Più avanti, da una delle finestre azzurre di una casa azzurra tra tante case azzurre, mi sono sentito chiamare: era una ragazzina che s’era affacciata per chiedermi anche lei, come avevano già fatto parecchi altri lungo la via, di scattarle una fotografia. C’era un signore seduto sugli scalini, lì vicino, che le stava dicendo qualcosa, ho pensato che fosse il padre, e così, appena fatta la foto, gli ho chiesto se voleva vederla, avvicinandogli il display della macchinetta digitale; il viso gli si è illuminato, compiaciuto, mi ha fatto cenno di aspettare, ha preso carta e penna per scrivermi il suo indirizzo, e mi ha chiesto di spedirgliela. Adesso lo immagino in quello stesso vicolo, con la fotografia in mano, a mostrarla orgoglioso e impettito a tutti i suoi amici.

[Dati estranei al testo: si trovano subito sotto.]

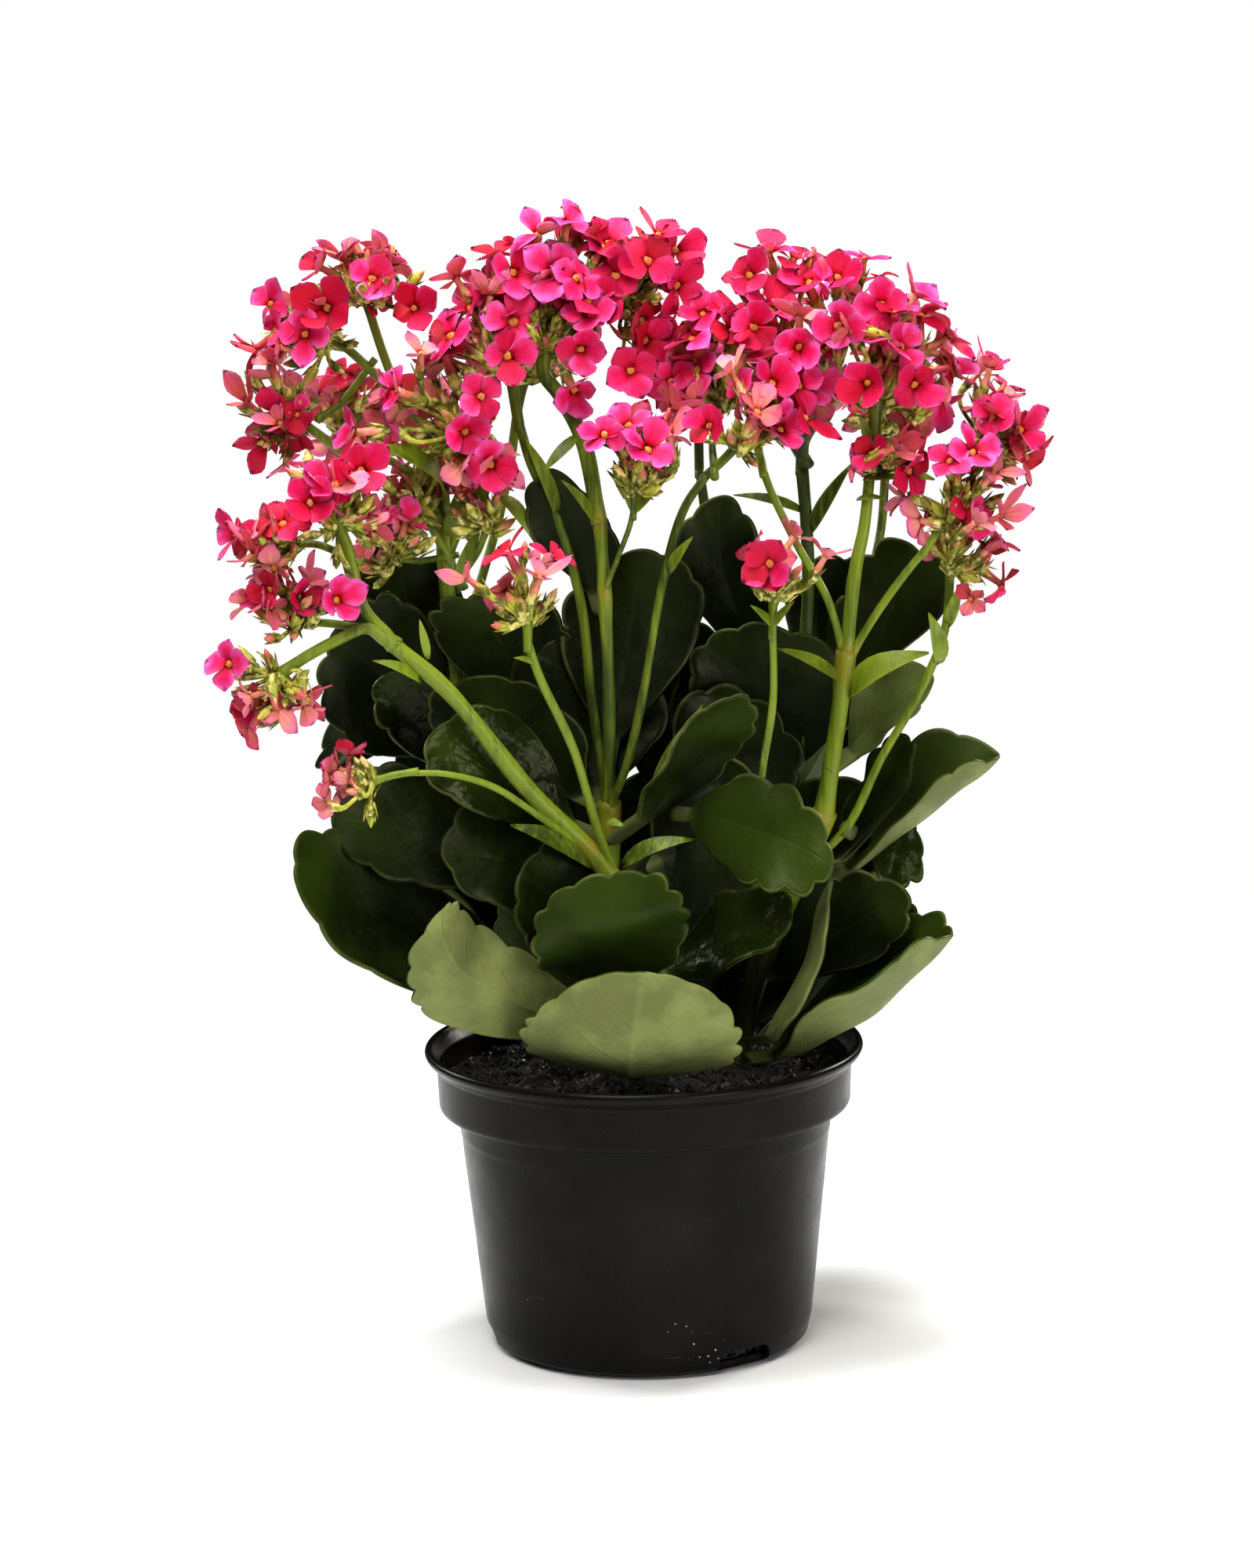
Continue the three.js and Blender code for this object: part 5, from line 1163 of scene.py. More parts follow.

La sera, prima di ripartire, ho cenato sulla terrazza della guesthouse, per ammirare ancora il Forte di Meherangarh in bella vista che dominava il manto azzurro di case, mentre intorno affioravano i magnifici colori di un tramonto da libro di fiabe. Non mancava nemmeno la colonna sonora: l’accompagnamento, di cori e musiche indiane, l’ha offerto un nutrito gruppo di persone che si era radunato sulla terrazza di un altro palazzo, poco più in basso del nostro, dove una tabla e un’altra percussione di metallo, simile a dei piccoli piatti, sono stati sufficienti per ore d’entusiastico concerto. C’erano adulti e bambini, forse era una sola grande famiglia, o forse erano più famiglie riunite; era comunque bello vederli cantare tutti insieme, spassandosela beatamente. L’armonia che trapelava, la purezza e la semplicità di quelle immagini, mi riportavano alla memoria i racconti di mia madre sulle allegre serate che passava di tanto in tanto in campagna, quand’era ragazza, e in un attimo la mia mente tornava a vagare, perdendosi tra quelle atmosfere coinvolgenti e spensierate di cui parlava sempre con tenerezza e con un velo di affettuosa nostalgia. A farmi compagnia, seduto al mio tavolino, c’era il gestore della guesthouse, di religione giainista, che per la propria fede non poteva bere alcolici, né fumare, né prendere caffè, né mangiare carne, oltre a praticare la castità e non ricordo più cos’altro: praticamente era un concentrato di virtù. Non era la prima volta che mi accadesse d’incontrare qualcuno così ligio, anche tra chi professa altre religioni c’è gente che non ammette vizi, ma questo mi ha sempre lasciato un po’ interdetto: certo, magari, dopo una vita di privazioni, tutti loro andranno pure in paradiso… ma poi, quando arrivano lì? Cos’avranno da raccontarsi?!?